Marketing is a real thing worthy of your time. Okay, fine, this sounds obvious. But we know this community well enough to say with some confidence that not everyone loves marketing. For some, it’s the one item on our to do list that gets pushed off every week. For others, it’s something we do on an ad hoc basis but never seem to find the time to invest in. For yet others (I’m talking to you, fellow attorneys), we see marketing as something that marketing people do, so we can stay busy doing the real work. We challenge you, as you look forward to 2021, to ask: what does a strategic marketing plan look like? A real plan, with a real schedule, and time set aside to analyze the results of those marketing efforts. If that seems like too much, just pick one thing for Q1 that feels almost too easy—one newsletter per month, one LinkedIn post per week, or one email to one person each day.   

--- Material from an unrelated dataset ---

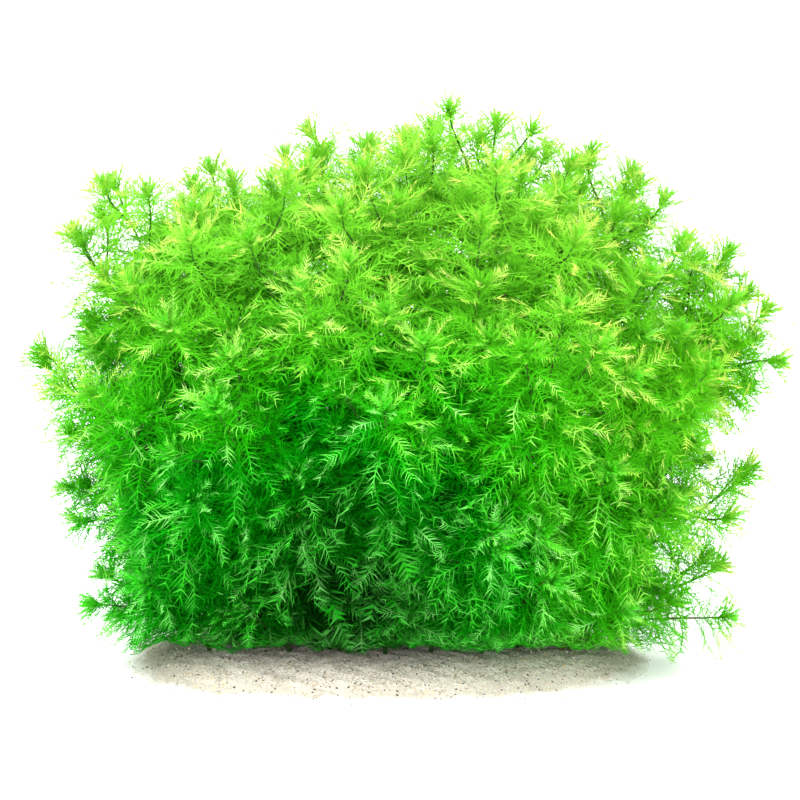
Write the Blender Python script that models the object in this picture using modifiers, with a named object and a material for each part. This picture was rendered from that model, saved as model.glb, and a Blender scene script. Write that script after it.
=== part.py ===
"""A bush of Myriophyllum mattogrossense, a feathery aquarium plant, rooted in a patch of loose sand.

Metres, +Z up. The origin is the middle of the sand's flat underside, and the bush is seen from -Y.
Every stem is a plant of its own. It stands in a planting hole in the sand, curves out to its tip, and
carries whorls of five leaves with a tuft of young leaves at the end. The tips lie in rings, one above
another, whose reach to the left and right follows the outline of the bush. A leaf ends before it
would meet a neighbour's.
"""

import math
import random
from dataclasses import dataclass

import bmesh
import bpy
from mathutils import Vector

COLLECTION_NAME = "myriophyllum_mattogrossense"
UP = Vector((0.0, 0.0, 1.0))

# The sand: a patch with rounded corners, highest in the middle, that thins out to a low rim.
SAND_HALF_LENGTH = 0.200
SAND_HALF_DEPTH = 0.130
SAND_SQUARENESS = 2.5
SAND_CREST = 0.022
SAND_RIM = 0.005
SAND_ROUNDING = 3.2
SAND_HUMP = 0.0012
SAND_HUMPS_PER_METRE = (31.0, 43.0)
SAND_STEPS = 24
SAND_RINGS = (0.45, 0.75, 0.9, 1.0)
SAND_FOOT_SHARE = 0.985

# The waves of the sand's edge: how many go round, how deep each is, and where it starts.
EDGE_WAVES = ((3, 0.018, 0.7), (5, 0.012, 2.1))
EDGE_INSET = 0.02

# The planting holes, and the clearance around and under each stem.
ROOT_DEPTH = 0.009
CLEARANCE = 0.0003

# A stem, with the part of it that is bare, and its thickness at the sand and at the tip.
STEM_RADIUS_LOW = 0.0020
STEM_RADIUS_HIGH = 0.0013
COLLAR_HEIGHT = 0.002
STEM_PULL = 0.36
PATH_SAMPLES = 48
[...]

Give gratitude for 2020 before bidding it adieu. We all appropriately caveat this statement before we make it, but I’ve heard many of you celebrate bits of good that have come out of this year—relationships that have deepened, new businesses that have launched (like ours!), new human beings that have entered the world, a greater awareness of inequity, a revived passion for change and social citizenship, learning to live with less, enjoying the longing for human contact without hesitation that we will hopefully enjoy next year. We have all learned a lot this year. So thank you, 2020.

You can’t start 2021 with a clean slate, but you can start with one that is organized and intentional. Just imagine waking up on January 1 (or 2—we’re never ones to begrudge a night of champagne indulgence) with all that mental space that opens up when the clutter is removed. Happy cleaning!